Abstract

The field-cooled magnetization of high-Tc superconducting ceramics measured in low magnetic fields exhibits the paramagnetic Meissner effect (PME), i.e., the diamagnetic signal initially increases with decrease in temperature but reaches a maximum at temperatureTd and later decreases with decrease in temperature. Even in some samples the signal is ultimately able to transform inversely into a paramagnetic regime once the sample is cooled below a temperatureTp as long as the applied field is sufficiently small. This PME has been observed in various high-Tc cuprates and is explained by disparate aspects. An anisotropic model, in which the granular superconductors are assumed to be ideally anisotropic, was first alternatively proposed in the present work so as to theoretically account for this effect.
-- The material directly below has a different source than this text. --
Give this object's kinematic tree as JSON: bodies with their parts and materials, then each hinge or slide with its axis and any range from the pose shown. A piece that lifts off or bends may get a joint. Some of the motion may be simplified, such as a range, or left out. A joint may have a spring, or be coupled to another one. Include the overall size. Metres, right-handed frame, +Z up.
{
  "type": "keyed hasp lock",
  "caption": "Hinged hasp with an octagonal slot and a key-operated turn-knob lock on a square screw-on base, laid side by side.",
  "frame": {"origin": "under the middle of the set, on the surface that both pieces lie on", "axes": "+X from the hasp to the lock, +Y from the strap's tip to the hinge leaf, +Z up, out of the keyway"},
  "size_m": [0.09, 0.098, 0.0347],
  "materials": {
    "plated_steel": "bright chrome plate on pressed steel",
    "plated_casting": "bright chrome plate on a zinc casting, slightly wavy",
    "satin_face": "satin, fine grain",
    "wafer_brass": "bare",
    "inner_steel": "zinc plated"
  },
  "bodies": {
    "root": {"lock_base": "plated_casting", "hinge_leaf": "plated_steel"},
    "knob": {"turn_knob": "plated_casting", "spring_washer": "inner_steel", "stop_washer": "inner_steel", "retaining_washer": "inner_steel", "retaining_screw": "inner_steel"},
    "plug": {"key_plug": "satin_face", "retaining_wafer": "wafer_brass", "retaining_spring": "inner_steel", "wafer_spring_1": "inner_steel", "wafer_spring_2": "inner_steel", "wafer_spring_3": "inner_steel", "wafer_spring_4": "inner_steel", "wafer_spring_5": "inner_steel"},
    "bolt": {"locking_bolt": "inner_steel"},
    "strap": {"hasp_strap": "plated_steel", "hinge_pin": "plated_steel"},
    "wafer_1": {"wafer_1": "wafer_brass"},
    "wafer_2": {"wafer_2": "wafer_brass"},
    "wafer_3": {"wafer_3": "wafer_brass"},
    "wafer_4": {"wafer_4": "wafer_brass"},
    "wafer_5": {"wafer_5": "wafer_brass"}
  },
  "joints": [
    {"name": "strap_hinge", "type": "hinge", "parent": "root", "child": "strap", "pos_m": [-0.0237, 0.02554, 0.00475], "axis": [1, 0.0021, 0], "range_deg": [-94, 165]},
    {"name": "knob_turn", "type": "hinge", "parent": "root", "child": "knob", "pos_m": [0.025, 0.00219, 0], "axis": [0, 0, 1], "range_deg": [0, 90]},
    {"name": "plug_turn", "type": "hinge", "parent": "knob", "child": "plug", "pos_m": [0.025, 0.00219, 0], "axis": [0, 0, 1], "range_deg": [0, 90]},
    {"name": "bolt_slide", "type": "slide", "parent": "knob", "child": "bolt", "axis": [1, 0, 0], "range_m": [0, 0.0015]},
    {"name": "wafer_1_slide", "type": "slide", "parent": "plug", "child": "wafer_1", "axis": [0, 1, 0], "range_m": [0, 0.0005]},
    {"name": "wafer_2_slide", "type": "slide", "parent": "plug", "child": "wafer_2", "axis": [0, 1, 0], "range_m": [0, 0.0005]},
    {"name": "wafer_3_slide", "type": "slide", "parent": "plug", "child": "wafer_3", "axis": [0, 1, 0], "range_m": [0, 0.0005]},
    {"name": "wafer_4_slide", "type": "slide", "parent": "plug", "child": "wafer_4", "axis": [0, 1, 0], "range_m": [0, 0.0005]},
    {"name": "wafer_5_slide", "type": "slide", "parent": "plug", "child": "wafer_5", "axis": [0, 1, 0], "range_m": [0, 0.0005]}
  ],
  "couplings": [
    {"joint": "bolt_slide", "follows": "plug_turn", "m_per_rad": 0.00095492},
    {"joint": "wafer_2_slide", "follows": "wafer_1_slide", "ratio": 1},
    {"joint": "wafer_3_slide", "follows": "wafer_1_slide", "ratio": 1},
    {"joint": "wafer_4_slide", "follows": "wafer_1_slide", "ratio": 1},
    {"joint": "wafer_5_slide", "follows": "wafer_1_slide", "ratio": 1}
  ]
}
On the other hand, an isotropic model, suitable for granular superconductors with randomly oriented grains, was proposed to deal with the samples prepared by a conventional solid-state reaction method. The anomalous magnetization behavior in the present model was demonstrated to be the superposition of the diamagnetic signal, which occurs as a result of the intragranular shielding currents, over the paramagnetic one due to the induction of the intergranular component induced by these currents where the intergranular one behaved as the efective pinning centers. The PME was demonstrated by this model to exist parasitically in granular superconductors. This intergranular effect is therefore worthy of remark when evaluating the volume fraction of superconductivity for the samples from the Meissner signal, in particular, at a low magnetic field.